Particle-induced pitting corrosion of aluminum alloys.

摘要

Pitting corrosion has been identified as one of the principal precursors to fatigue crack initiation and growth in aluminum alloys. It has been attributed to the galvanic coupling between the constituent particles in the alloy and the surrounding matrix. To better understand particle induced pitting corrosion, the efforts of this dissertation research were directed toward fuller characterizations or the constituent particles, the morphology of corrosion pits, and the mechanism, processes, and kinetics of pitting. Model alloys were used to estimate their electrochemical properties and to develop information on the galvanic coupling between the alloy and constituent particles. In situ monitoring and pit replication techniques were developed to provide information on the processes of pitting corrosion in real-time and on the morphology of corrosion pits in three dimensions.; Pitting is caused by the matrix dissolution due to the galvanic effect between particle-matrix coupling. Two pit morphology, general pits and severe pits, were induced due to the difference in particle distribution density. General pits are caused by individual particles and severe pits are induced by particle clusters at or beneath the surface.
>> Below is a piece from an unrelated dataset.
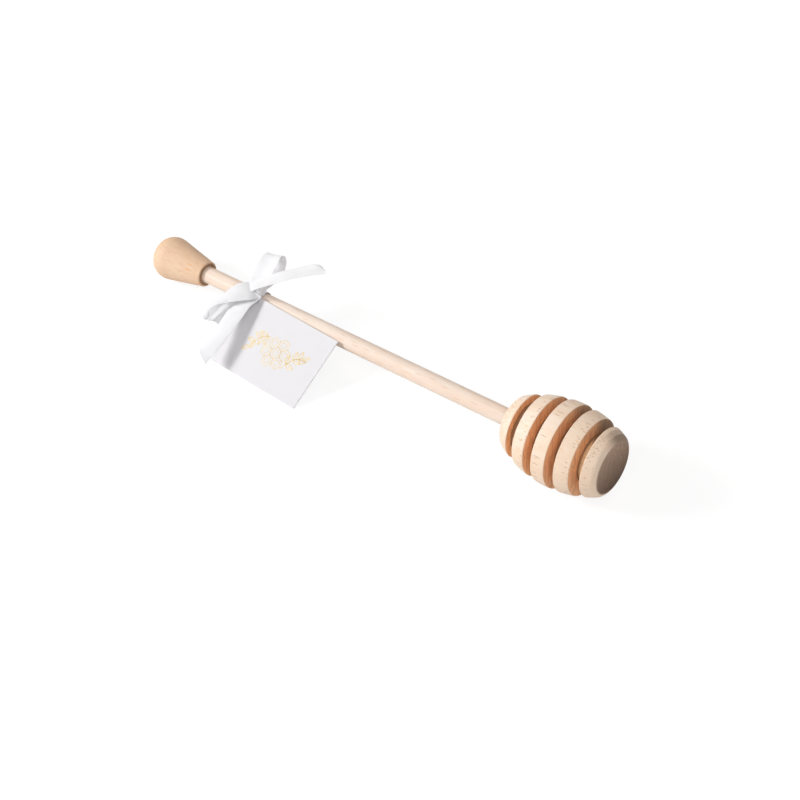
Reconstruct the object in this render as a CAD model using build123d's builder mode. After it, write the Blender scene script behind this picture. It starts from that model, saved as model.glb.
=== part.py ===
"""A beech honey dipper with a ribbon bow and a gift tag, lying on a table as it is stored.

The head, the handle rod and the end knob are turned about one axis. The dipper rests on the widest ring of
its head and of its knob, so that axis slopes down gently from the head to the knob. The ribbon is tied round
the rod near the knob, and the tag hangs on it by a corner hole and leans from the rod to the table.

Millimetres. X runs along the dipper towards the head, Z is up, and the table is at Z = 0. The origin is on
the table, under the middle of the dipper and its bow. Stations are distances along the axis of the turned
pieces, counted from the far end of the knob.
"""

import os
from math import asin, atan2, cos, degrees, hypot, radians, sin, sqrt

from build123d import *

# Handle rod: a plain dowel, glued into the head and the knob
rod_diameter = 6.35
rod_end_chamfer = 0.5
exposed_rod_length = 142.8
glue_gap = 0.05
glue_well = 0.5

# Head: a barrel with four grooves that leave five discs
head_length = 41.0
head_diameter = 30.7
widest_ring_from_back = 22.1
barrel_radius = 40.0
back_round = 5.0
front_round = 3.1
groove_count = 4
groove_width = 3.5
groove_pitch = 8.95
first_groove_from_back = 7.4
core_diameter = 17.0
lip_round = 0.3
head_socket_depth = 20.0

# End knob: a teardrop, narrow at the mouth where the rod goes in
knob_length = 24.8
knob_diameter = 16.7
knob_mouth_diameter = 9.9
knob_mouth_round = 0.4
widest_ring_from_end = 6.8
shoulder_round = 6.5
knob_socket_depth = 14.0

# Ribbon: the band round the rod, the knot, two loops, two tails and the strand through the tag's hole
ribbon_width = 7.0
ribbon_thickness = 0.35
ribbon_running_gap = 0.06
band_from_mouth = 24.1
knot_width = 4.2
knot_depth = 5.4
knot_height = 4.2
knot_round = 1.2
knot_forward = 1.6
knot_above_band = 2.0
strand_diameter = 0.7
strand_bend_radius = 3.3
strand_bend_slant = 0.6
strand_inset = 0.8

# Loops and tails: heading is the turn from X seen from above, climb is the rise from level, in degrees
back_loop_length = 17.0
back_loop_height = 6.0
back_loop_heading = 80.0
back_loop_climb = 28.0
front_loop_length = 21.5
front_loop_height = 4.2
front_loop_heading = 231.0
front_loop_climb = -16.0
back_tail_length = 30.0
back_tail_rise = 2.0
back_tail_heading = 61.0
back_tail_climb = -1.0
front_tail_length = 31.5
front_tail_rise = 2.4
front_tail_heading = 272.0
front_tail_climb = -18.0

# Gift tag: a flat card with a hole in one corner
tag_length = 41.5
tag_height = 29.0
tag_thickness = 0.4
tag_hole_diameter = 2.2
tag_hole_inset = 2.0
tag_from_band_middle = 2.9
tag_gap_over_band = 0.55
tag_yaw = -2.3

# The table is the common tangent of the barrel arc and the shoulder arc, which gives the slope of the axis
head_station = knob_length + exposed_rod_length
overall_length = head_station + head_length
ring_distance = head_station + widest_ring_from_back - widest_ring_from_end
shoulder_centre_radius = knob_diameter / 2 - shoulder_round
barrel_centre_radius = barrel_radius - head_diameter / 2
centre_offset = barrel_centre_radius + shoulder_centre_radius
tangent_drop = barrel_radius - shoulder_round
slope = asin(tangent_drop / hypot(ring_distance, centre_offset)) - atan2(centre_offset, ring_distance)
knob_ring_height = shoulder_round + shoulder_centre_radius * cos(slope)
axis_start_height = knob_ring_height - widest_ring_from_end * sin(slope)
along = Vector(cos(slope), 0, sin(slope))
towards_viewer = Vector(0, -1, 0)

# The tag stands on its lower edge, and its upper edge leans over the ribbon's band round the rod
band_station = knob_length + band_from_mouth
band_radius = rod_diameter / 2 + ribbon_running_gap + ribbon_thickness
tag_underside_radius = band_radius + tag_gap_over_band
axis_height_at_band = axis_start_height + band_station * sin(slope)
tag_lean = asin(axis_height_at_band / hypot(tag_height, tag_underside_radius))
tag_lean += atan2(tag_underside_radius, tag_height)
tag_turn = radians(tag_yaw)
tag_along = Vector(cos(tag_turn), sin(tag_turn), 0)
tag_up = Vector(-sin(tag_turn) * cos(tag_lean), cos(tag_turn) * cos(tag_lean), sin(tag_lean))
tag_outward = tag_along.cross(tag_up)

# The two tails of the bow reach furthest to each side, and the origin is halfway between their ends
front_turn = radians(front_tail_heading)
back_turn = radians(back_tail_heading)
front_reach = knot_forward - front_tail_length * cos(radians(front_tail_climb)) * sin(front_turn)
back_reach = back_tail_length * cos(radians(back_tail_climb)) * sin(back_turn) - knot_forward
back_reach += ribbon_width / 2 * cos(back_turn)
axis_side = (front_reach - back_reach) / 2


def on_axis(station):
    """The point on the axis of the turned pieces at a station."""
    return Vector(-overall_length / 2 * cos(slope), axis_side, axis_start_height) + along * station


def profile_plane(station):
    """The upright plane through the axis, its X along the axis and its Y away from it."""
    return Plane(origin=on_axis(station), x_dir=along, z_dir=towards_viewer)


def ring_plane(station):
    """The plane square to the axis at a station."""
    return Plane(origin=on_axis(station), z_dir=along)


axis_line = Axis(on_axis(0), along)
knot_centre = on_axis(band_station) + Vector(0, -knot_forward, band_radius + knot_above_band)


def ribbon_plane(heading, climb):
    """The upright plane through the knot that a loop or a tail of the ribbon follows."""
    turn = radians(heading)
    rise = radians(climb)
    forward = (cos(turn) * cos(rise), sin(turn) * cos(rise), sin(rise))
    return Plane(origin=knot_centre, x_dir=forward, z_dir=(sin(turn), -cos(turn), 0))


with BuildPart() as handle_rod:
    with BuildSketch(ring_plane(knob_length - knob_socket_depth + glue_well)):
        Circle(rod_diameter / 2)
    extrude(amount=exposed_rod_length + knob_socket_depth + head_socket_depth - 2 * glue_well)
    chamfer(handle_rod.edges().filter_by(GeomType.CIRCLE), rod_end_chamfer)

with BuildPart() as dipper_head:
    back_edge_radius = sqrt(barrel_radius**2 - widest_ring_from_back**2) - barrel_centre_radius
    front_edge_radius = sqrt(barrel_radius**2 - (head_length - widest_ring_from_back) ** 2) - barrel_centre_radius
    with BuildSketch(profile_plane(head_station)) as head_profile:
        with BuildLine():
            barrel = ThreePointArc(
                (0, back_edge_radius),
                (widest_ring_from_back, head_diameter / 2),
                (head_length, front_edge_radius),
            )
            Polyline(barrel @ 1, (head_length, 0), (0, 0), barrel @ 0)
        make_face()
        fillet(head_profile.vertices().sort_by(Axis.Y)[-1], front_round)
        fillet(head_profile.vertices().group_by(Axis.X)[0].sort_by(Axis.Y)[-1], back_round)
        with Locations((first_groove_from_back + groove_pitch * (groove_count - 1) / 2, core_diameter / 2)):
            with GridLocations(groove_pitch, groove_width, groove_count, 1):
                Rectangle(
                    groove_width, head_diameter, align=(Align.CENTER, Align.MIN), mode=Mode.SUBTRACT
                )
        lips = head_profile.vertices().sort_by(Axis.Y)[-2 * groove_count :]
        fillet(lips, lip_round)
    revolve(axis=axis_line)
    with BuildSketch(ring_plane(head_station)):
        Circle(rod_diameter / 2 + glue_gap)
    extrude(amount=head_socket_depth, mode=Mode.SUBTRACT)

with BuildPart() as end_knob:
    crown_radius = (widest_ring_from_end**2 + shoulder_centre_radius**2 - shoulder_round**2) / 2
    crown_radius /= widest_ring_from_end - shoulder_round
    crown_turn = atan2(shoulder_centre_radius, crown_radius - widest_ring_from_end)
    crown_edge = (crown_radius - crown_radius * cos(crown_turn), crown_radius * sin(crown_turn))
    mouth_edge = Vector(knob_length, knob_mouth_diameter / 2)
    mouth_to_shoulder = Vector(widest_ring_from_end, shoulder_centre_radius) - mouth_edge
    taper_turn = degrees(asin(shoulder_round / mouth_to_shoulder.length))
    taper_length = sqrt(mouth_to_shoulder.length**2 - shoulder_round**2)
    taper_edge = mouth_edge + mouth_to_shoulder.normalized().rotate(Axis.Z, -taper_turn) * taper_length
    with BuildSketch(profile_plane(0)) as knob_profile:
        with BuildLine():
            taper = Line(mouth_edge, taper_edge)
            shoulder = TangentArc(taper_edge, crown_edge, tangent=taper % 1)
            TangentArc(crown_edge, (0, 0), tangent=shoulder % 1)
            Polyline((0, 0), (knob_length, 0), mouth_edge)
        make_face()
        fillet(knob_profile.vertices().group_by(Axis.X)[-1].sort_by(Axis.Y)[-1], knob_mouth_round)
    revolve(axis=axis_line)
    with BuildSketch(ring_plane(knob_length)):
        Circle(rod_diameter / 2 + glue_gap)
    extrude(amount=-knob_socket_depth, mode=Mode.SUBTRACT)

with BuildPart() as gift_tag:
    tag_rest = on_axis(band_station) + tag_outward * (tag_underside_radius + tag_thickness / 2)
    tag_corner = tag_rest + tag_along * tag_from_band_middle - tag_up * tag_height
    with BuildSketch(Plane(origin=tag_corner, x_dir=tag_along, z_dir=tag_outward)):
        Rectangle(tag_length, tag_height, align=(Align.MIN, Align.MIN))
        with Locations((tag_hole_inset, tag_height - tag_hole_inset)):
            Circle(tag_hole_diameter / 2, mode=Mode.SUBTRACT)
    extrude(amount=tag_thickness / 2, both=True)

with BuildPart() as ribbon:
    with Locations(knot_centre):
        Box(knot_width, knot_depth, knot_height)
    fillet(ribbon.edges(), knot_round)
    with BuildSketch(ring_plane(band_station - ribbon_width / 2)):
        Circle(band_radius)
    extrude(amount=ribbon_width)
    for length, height, heading, climb in (
        (back_loop_length, back_loop_height, back_loop_heading, back_loop_climb),
        (front_loop_length, front_loop_height, front_loop_heading, front_loop_climb),
    ):
        with BuildSketch(ribbon_plane(heading, climb)):
            with Locations((length / 2, 0)):
                Ellipse(length / 2, height / 2)
                Ellipse(length / 2 - ribbon_thickness, height / 2 - ribbon_thickness, mode=Mode.SUBTRACT)
        extrude(amount=ribbon_width / 2, both=True)
    for length, rise, heading, climb in (
        (back_tail_length, back_tail_rise, back_tail_heading, back_tail_climb),
        (front_tail_length, front_tail_rise, front_tail_heading, front_tail_climb),
    ):
        with BuildSketch(ribbon_plane(heading, climb)):
            with BuildLine():
                ThreePointArc((0, 0), (length / 2, rise), (length, 0))
            trace(line_width=ribbon_thickness)
        extrude(amount=ribbon_width / 2, both=True)
    hole_centre = tag_corner + tag_along * tag_hole_inset + tag_up * (tag_height - tag_hole_inset)
    strand_out = (tag_outward + Vector(0, -1, 0)).normalized()
    strand_back = strand_out.cross(Vector(1, 0, 0))
    strand_start = on_axis(band_station + ribbon_width / 2 - strand_inset) + strand_out * (
        band_radius - ribbon_thickness / 2
    )
    with BuildLine() as strand_path:
        Spline(
            strand_start,
            hole_centre,
            hole_centre + (strand_out + strand_back * strand_bend_slant).normalized() * strand_bend_radius,
            hole_centre + strand_back * strand_bend_radius,
            knot_centre,
        )
    with BuildSketch(Plane(origin=strand_path.line @ 0, z_dir=strand_path.line % 0)):
        Circle(strand_diameter / 2)
    sweep(path=strand_path.line)
    with BuildSketch(ring_plane(band_station - ribbon_width)):
        Circle(rod_diameter / 2 + ribbon_running_gap)
    extrude(amount=2 * ribbon_width, mode=Mode.SUBTRACT)

os.makedirs("parts", exist_ok=True)
dipper_head.part.label = "dipper_head"
export_step(dipper_head.part, "parts/dipper_head.step")
handle_rod.part.label = "handle_rod"
export_step(handle_rod.part, "parts/handle_rod.step")
end_knob.part.label = "end_knob"
export_step(end_knob.part, "parts/end_knob.step")
ribbon.part.label = "ribbon"
export_step(ribbon.part, "parts/ribbon.step")
gift_tag.part.label = "gift_tag"
export_step(gift_tag.part, "parts/gift_tag.step")
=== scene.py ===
"""Looks of the honey dipper: turned beech, a white satin ribbon bow and a white gift tag with a gold foil print.

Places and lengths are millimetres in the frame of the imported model, unless a line says metres, and MM turns them
into Blender's own units, which are metres. A colour is its red, green and blue.
"""

import math

import bpy
import numpy as np
from mathutils import Matrix, Vector


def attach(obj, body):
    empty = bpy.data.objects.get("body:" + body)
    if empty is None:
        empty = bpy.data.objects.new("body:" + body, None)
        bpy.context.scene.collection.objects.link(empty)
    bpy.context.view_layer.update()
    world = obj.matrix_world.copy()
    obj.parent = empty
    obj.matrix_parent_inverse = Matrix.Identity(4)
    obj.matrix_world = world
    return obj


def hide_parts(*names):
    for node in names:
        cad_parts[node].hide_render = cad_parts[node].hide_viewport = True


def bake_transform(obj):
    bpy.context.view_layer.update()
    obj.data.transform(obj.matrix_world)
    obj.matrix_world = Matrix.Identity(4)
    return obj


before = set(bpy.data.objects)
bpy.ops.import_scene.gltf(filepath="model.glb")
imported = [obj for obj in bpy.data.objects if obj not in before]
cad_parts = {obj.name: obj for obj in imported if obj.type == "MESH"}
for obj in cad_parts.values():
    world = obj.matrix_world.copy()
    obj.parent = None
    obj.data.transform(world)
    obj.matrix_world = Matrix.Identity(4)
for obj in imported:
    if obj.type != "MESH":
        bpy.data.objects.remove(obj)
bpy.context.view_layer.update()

MM = 0.001
TO_MM = (1 / MM, 1 / MM, 1 / MM)

# The dipper's axis, which rises towards the head. A station is a distance along it from AXIS_POINT.
SLOPE = math.radians(2.2)
AXIS_POINT = (0.0, 2.604, 12.091)
ALONG = np.array([math.cos(SLOPE), 0.0, math.sin(SLOPE)])

# Stations of the head's two ends and of the last groove's rear wall, and the distance from the axis within which
# only the grooves' floors lie
HEAD_BACK = 63.3
HEAD_FRONT = 104.3
LAST_GROOVE = 95.8
GROOVE_FLOOR = 8.8

# The card: a lower corner, its turn on the table and its lean. The hole and the print's middle count from the corner.
TAG_CORNER = np.array([-53.57, -25.13, 0.177])
TAG_YAW = math.radians(-2.3)
TAG_LEAN = math.radians(28.0)
TAG_HOLE = (2.0, 27.0)
PRINT_MIDDLE = (22.0, 14.0)
PRINT_TURN = math.radians(11)

CAMERA_PLACE = (318.07, -342.61, 455.31)
CAMERA_RIGHT = (0.7831, 0.6196, -0.0543)
CAMERA_UP = (-0.4092, 0.5789, 0.7053)
CAMERA_LENS = 81.0
CAMERA_SENSOR = 36.0

# Name, direction from the dipper, distance and size in metres, power in watts, colour
LIGHTS = (
    ("key", (-0.68, -0.49, 0.54), 1.4, 0.4, 13.9, (1, 1, 1)),
    ("fill", (0.35, -0.65, 0.8), 1.6, 1.4, 6.4, (1, 1, 1)),
    ("side", (0.85, -0.5, 0.25), 1.6, 1.4, 1.6, (1, 1, 1)),
    ("rim", (-0.1, 0.7, 0.7), 1.6, 1.0, 4.2, (1.0, 0.94, 0.87)),
)
AMBIENT_COLOR = (0.97, 0.98, 1.0, 1)
AMBIENT_STRENGTH = 0.275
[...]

Corrosion of the particle-matrix couples is cathodically controlled and is governed by the particle size. Pit replica technique faithfully duplicated and reflected all of the key features of corrosion pits. This technique provides a 3-dimensional perspective and can aid in the quantitative assessments of the kinetics and the mechanistic understanding of pitting corrosion.; A Conceptual Model was proposed to describe the mechanism of particle induced pitting. This model provides a new framework for understanding and modeling the nucleation and growth of corrosion pits in aluminum alloys. A Model for General Pitting has been established to describe the development of pitting at single particles in terms of the particle size and limiting cathodic current density over the particle. A simplified approach for modeling the growth of severe pits is described.; Suggestions for further research are described, which include the development of mechanistic model that incorporates the potential and current distributions on the particle and the matrix, and methods for characterizing the spatial distribution of particles and clusters in aluminum alloys.